> EXERCISE INSTRUCTIONS: From the entries below, copy every line where the string "this" appears.

> TASK MATERIAL:
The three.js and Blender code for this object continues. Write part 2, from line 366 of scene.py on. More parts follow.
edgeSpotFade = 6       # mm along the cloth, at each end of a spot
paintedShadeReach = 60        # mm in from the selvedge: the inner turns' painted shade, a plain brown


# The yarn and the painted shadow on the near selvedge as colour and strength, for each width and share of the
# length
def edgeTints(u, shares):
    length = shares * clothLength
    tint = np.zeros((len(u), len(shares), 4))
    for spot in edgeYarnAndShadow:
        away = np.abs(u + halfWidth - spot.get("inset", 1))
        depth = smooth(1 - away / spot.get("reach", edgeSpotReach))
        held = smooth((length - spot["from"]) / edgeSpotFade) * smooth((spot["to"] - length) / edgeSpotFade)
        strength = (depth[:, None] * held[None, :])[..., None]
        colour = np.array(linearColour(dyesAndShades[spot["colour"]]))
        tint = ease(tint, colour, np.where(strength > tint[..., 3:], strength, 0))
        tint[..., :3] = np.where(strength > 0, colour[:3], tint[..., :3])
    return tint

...

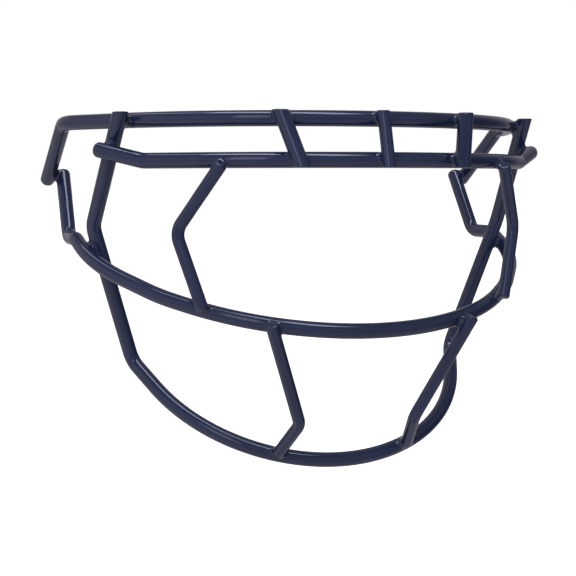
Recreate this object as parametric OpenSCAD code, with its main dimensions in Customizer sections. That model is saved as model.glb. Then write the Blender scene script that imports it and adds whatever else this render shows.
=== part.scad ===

> TASK RESULT:
The three.js and Blender code for this object continues. Write part 2, from line 366 of scene.py on. More parts follow.
Recreate this object as parametric OpenSCAD code, with its main dimensions in Customizer sections. That model is saved as model.glb. Then write the Blender scene script that imports it and adds whatever else this render shows.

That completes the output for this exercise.